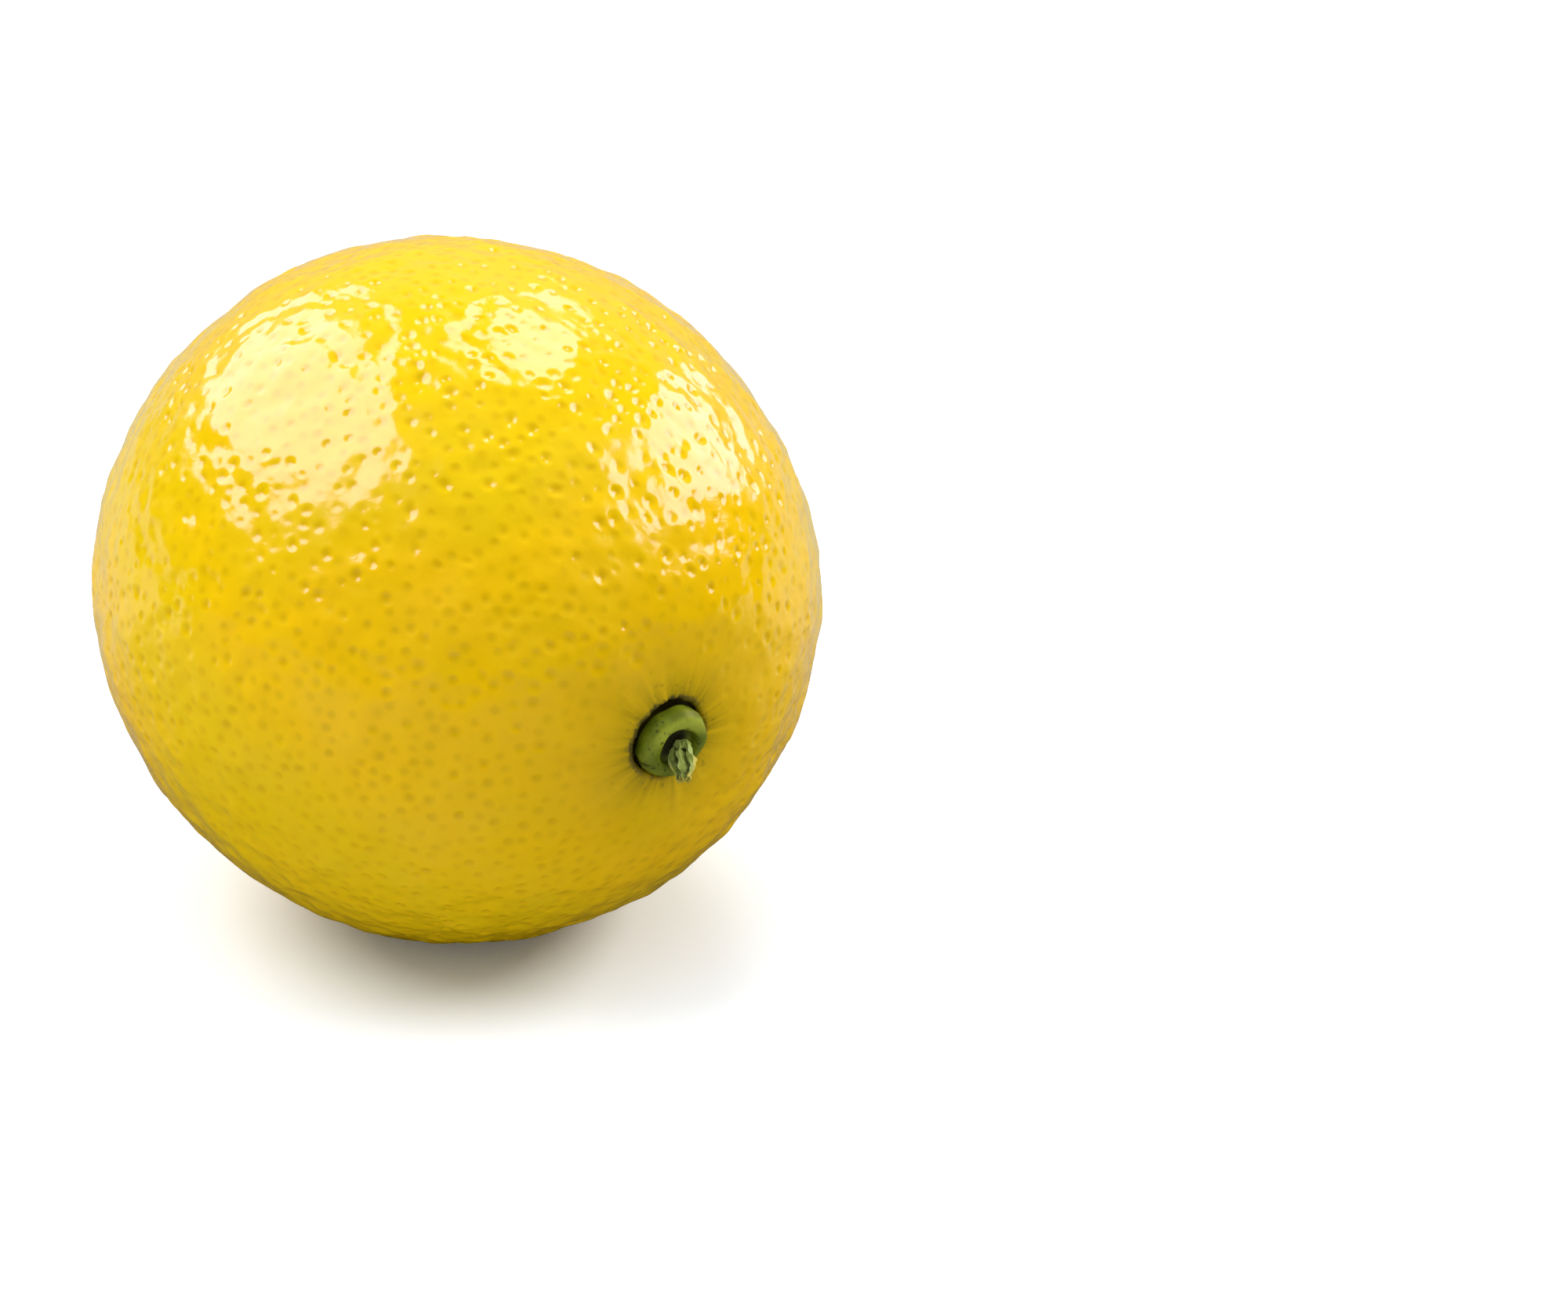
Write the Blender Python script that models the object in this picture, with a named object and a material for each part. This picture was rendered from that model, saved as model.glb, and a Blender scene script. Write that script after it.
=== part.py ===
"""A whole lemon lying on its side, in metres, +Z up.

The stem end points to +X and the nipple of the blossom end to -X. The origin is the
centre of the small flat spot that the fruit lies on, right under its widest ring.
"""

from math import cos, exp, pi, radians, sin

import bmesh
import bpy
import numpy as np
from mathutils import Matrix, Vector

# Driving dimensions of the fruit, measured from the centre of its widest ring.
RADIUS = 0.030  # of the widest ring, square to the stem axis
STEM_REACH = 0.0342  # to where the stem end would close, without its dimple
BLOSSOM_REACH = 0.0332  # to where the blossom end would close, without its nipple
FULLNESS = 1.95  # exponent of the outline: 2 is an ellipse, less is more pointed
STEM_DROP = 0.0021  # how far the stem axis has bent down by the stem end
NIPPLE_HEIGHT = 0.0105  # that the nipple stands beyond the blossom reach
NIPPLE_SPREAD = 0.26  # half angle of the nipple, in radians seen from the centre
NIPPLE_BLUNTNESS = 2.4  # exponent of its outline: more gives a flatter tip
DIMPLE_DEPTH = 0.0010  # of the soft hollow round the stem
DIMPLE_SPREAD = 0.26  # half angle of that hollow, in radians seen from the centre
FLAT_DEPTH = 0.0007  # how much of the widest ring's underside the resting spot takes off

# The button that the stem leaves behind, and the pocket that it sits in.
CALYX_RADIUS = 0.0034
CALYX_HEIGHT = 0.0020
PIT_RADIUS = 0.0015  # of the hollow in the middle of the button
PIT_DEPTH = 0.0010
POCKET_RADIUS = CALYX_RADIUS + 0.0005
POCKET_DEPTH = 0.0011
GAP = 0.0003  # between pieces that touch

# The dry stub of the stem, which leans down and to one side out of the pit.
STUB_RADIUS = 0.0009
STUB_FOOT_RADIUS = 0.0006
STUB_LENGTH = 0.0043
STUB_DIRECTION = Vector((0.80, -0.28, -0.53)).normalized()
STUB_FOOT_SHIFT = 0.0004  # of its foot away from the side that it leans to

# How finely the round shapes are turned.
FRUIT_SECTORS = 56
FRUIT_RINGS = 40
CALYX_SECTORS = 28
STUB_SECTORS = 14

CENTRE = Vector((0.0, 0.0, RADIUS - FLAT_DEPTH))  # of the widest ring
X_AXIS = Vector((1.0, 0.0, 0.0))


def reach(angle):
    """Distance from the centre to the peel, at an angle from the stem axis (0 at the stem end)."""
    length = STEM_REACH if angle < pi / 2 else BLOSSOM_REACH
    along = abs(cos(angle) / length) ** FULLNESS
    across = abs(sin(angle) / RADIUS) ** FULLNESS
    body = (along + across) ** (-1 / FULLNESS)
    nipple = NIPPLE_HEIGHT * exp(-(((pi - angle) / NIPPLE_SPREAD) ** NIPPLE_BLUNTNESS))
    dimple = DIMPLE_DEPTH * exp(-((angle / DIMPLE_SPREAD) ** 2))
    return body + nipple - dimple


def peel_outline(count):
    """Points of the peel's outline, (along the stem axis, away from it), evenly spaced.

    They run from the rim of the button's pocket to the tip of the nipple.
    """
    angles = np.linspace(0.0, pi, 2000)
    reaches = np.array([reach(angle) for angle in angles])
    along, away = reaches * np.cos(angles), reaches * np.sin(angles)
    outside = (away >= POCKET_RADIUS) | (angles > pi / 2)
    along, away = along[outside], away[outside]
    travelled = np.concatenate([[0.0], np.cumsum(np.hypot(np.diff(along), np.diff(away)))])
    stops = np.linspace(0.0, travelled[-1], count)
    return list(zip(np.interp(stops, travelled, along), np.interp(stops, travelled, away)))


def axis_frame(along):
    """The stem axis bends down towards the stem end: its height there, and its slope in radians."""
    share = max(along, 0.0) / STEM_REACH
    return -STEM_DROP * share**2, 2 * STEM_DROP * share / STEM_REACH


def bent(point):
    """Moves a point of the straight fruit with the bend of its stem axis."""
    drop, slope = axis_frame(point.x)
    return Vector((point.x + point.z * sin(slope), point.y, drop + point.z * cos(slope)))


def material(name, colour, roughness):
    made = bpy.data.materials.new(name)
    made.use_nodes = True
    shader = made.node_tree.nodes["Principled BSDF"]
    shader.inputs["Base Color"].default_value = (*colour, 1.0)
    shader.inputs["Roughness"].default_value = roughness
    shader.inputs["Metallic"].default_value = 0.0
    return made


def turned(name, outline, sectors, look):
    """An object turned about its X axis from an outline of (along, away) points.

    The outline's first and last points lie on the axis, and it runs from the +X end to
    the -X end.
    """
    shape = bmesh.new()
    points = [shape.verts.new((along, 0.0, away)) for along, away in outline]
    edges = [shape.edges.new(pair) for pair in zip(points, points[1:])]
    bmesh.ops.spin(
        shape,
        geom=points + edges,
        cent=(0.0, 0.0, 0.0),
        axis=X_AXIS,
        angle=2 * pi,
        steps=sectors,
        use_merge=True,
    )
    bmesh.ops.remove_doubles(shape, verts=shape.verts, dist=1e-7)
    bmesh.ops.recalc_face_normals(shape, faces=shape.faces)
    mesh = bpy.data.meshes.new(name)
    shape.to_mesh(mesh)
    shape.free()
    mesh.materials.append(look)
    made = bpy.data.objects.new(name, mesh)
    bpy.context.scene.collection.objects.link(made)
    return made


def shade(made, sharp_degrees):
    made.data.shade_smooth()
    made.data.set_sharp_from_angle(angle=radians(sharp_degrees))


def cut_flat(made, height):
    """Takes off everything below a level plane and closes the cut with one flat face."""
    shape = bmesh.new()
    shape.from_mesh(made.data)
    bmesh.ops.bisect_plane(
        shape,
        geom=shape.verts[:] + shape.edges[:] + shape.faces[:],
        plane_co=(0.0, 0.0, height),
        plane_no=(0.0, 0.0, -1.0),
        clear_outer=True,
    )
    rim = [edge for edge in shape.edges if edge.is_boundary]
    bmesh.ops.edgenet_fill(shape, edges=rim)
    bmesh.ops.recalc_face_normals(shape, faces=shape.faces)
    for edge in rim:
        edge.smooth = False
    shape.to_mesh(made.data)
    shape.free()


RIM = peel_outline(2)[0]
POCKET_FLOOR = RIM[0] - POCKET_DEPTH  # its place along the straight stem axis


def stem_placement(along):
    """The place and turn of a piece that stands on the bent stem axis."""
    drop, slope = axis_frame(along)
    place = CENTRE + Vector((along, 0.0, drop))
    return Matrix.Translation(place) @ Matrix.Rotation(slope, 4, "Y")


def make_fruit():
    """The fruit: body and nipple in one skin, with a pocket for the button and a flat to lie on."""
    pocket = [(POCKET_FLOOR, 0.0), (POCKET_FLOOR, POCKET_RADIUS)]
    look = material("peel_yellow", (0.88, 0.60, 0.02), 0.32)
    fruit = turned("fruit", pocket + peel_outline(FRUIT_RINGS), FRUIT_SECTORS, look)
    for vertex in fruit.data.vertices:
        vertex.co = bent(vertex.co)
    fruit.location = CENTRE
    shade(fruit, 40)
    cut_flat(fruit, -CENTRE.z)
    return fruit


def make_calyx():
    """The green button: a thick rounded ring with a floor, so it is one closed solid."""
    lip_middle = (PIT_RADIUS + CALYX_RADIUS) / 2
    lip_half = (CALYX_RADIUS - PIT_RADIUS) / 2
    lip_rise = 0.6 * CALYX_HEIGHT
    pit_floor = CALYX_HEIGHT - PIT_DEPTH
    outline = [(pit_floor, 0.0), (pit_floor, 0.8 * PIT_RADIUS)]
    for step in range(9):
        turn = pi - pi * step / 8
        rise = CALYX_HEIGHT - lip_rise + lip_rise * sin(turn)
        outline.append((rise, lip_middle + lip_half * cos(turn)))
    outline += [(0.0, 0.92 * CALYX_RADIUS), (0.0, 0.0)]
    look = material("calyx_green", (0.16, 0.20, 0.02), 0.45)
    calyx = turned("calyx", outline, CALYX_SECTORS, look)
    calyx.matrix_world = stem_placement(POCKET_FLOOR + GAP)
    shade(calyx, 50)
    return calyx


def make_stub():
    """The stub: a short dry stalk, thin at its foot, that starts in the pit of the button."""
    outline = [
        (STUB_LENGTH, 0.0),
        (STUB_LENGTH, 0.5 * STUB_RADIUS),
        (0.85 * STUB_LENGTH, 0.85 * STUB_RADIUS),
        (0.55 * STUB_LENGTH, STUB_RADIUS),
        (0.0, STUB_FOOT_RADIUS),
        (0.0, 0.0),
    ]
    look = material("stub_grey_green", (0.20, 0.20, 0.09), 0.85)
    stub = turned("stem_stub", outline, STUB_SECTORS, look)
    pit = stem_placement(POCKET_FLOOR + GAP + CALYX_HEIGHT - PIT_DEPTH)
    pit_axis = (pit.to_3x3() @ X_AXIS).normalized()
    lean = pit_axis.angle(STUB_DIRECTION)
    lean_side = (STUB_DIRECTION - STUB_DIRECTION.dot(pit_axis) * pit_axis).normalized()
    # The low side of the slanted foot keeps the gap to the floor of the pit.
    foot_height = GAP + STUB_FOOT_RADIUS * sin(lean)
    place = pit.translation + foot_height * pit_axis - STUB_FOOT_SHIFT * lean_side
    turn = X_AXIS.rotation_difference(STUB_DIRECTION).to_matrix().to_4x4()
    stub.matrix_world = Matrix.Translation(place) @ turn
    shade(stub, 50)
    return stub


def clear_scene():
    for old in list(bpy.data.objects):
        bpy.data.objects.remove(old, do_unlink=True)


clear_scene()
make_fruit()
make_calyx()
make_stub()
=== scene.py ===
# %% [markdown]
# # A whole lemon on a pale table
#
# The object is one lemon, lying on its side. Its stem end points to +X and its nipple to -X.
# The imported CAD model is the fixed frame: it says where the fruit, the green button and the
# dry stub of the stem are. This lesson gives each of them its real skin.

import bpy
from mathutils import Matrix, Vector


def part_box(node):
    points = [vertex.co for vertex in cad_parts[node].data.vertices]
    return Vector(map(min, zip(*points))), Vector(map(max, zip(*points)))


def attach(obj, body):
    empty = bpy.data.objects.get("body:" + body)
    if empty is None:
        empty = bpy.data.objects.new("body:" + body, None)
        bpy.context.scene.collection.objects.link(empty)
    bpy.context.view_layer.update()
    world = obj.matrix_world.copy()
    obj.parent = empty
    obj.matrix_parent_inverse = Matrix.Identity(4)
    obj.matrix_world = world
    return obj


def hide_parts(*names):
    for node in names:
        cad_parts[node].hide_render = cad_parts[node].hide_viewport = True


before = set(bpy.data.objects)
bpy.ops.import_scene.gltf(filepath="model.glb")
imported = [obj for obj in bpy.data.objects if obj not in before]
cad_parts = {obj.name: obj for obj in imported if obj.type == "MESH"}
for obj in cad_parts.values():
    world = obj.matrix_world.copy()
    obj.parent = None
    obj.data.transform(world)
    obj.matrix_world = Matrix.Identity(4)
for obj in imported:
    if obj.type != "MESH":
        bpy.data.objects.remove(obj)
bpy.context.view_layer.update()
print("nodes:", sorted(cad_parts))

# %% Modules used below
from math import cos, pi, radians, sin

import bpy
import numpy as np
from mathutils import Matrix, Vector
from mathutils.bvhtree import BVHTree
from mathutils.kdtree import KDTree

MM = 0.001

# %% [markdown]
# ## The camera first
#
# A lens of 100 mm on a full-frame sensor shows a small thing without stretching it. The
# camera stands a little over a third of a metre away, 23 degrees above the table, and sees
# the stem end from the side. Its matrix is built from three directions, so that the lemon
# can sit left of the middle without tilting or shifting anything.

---

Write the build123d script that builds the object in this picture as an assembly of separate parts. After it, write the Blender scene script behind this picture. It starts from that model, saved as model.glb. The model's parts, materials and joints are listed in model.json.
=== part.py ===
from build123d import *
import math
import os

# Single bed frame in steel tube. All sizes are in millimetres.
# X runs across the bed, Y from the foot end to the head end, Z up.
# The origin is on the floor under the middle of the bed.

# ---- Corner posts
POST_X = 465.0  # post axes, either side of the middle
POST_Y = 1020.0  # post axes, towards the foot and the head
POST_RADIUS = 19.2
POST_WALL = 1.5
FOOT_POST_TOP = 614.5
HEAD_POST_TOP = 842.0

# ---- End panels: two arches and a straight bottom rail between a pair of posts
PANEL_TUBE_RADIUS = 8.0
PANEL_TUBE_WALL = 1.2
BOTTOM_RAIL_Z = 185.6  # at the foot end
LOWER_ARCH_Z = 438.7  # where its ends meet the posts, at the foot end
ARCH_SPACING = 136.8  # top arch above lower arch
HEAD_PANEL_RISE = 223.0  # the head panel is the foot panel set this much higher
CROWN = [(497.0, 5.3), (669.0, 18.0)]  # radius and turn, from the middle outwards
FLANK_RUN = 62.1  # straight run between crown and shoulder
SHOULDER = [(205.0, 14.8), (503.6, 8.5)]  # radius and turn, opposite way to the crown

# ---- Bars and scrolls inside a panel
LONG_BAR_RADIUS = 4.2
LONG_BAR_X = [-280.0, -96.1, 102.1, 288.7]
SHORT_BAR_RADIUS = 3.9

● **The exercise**
Exactly and only the lines from the line that contains "pit_axis = (pit.to_3x3()" through the line that contains "if empty is" are to be repeated as they stand.

● **The completed task**
    pit_axis = (pit.to_3x3() @ X_AXIS).normalized()
    lean = pit_axis.angle(STUB_DIRECTION)
    lean_side = (STUB_DIRECTION - STUB_DIRECTION.dot(pit_axis) * pit_axis).normalized()
    # The low side of the slanted foot keeps the gap to the floor of the pit.
    foot_height = GAP + STUB_FOOT_RADIUS * sin(lean)
    place = pit.translation + foot_height * pit_axis - STUB_FOOT_SHIFT * lean_side
    turn = X_AXIS.rotation_difference(STUB_DIRECTION).to_matrix().to_4x4()
    stub.matrix_world = Matrix.Translation(place) @ turn
    shade(stub, 50)
    return stub


def clear_scene():
    for old in list(bpy.data.objects):
        bpy.data.objects.remove(old, do_unlink=True)


clear_scene()
make_fruit()
make_calyx()
make_stub()
=== scene.py ===
# %% [markdown]
# # A whole lemon on a pale table
#
# The object is one lemon, lying on its side. Its stem end points to +X and its nipple to -X.
# The imported CAD model is the fixed frame: it says where the fruit, the green button and the
# dry stub of the stem are. This lesson gives each of them its real skin.

import bpy
from mathutils import Matrix, Vector


def part_box(node):
    points = [vertex.co for vertex in cad_parts[node].data.vertices]
    return Vector(map(min, zip(*points))), Vector(map(max, zip(*points)))


def attach(obj, body):
    empty = bpy.data.objects.get("body:" + body)
    if empty is None:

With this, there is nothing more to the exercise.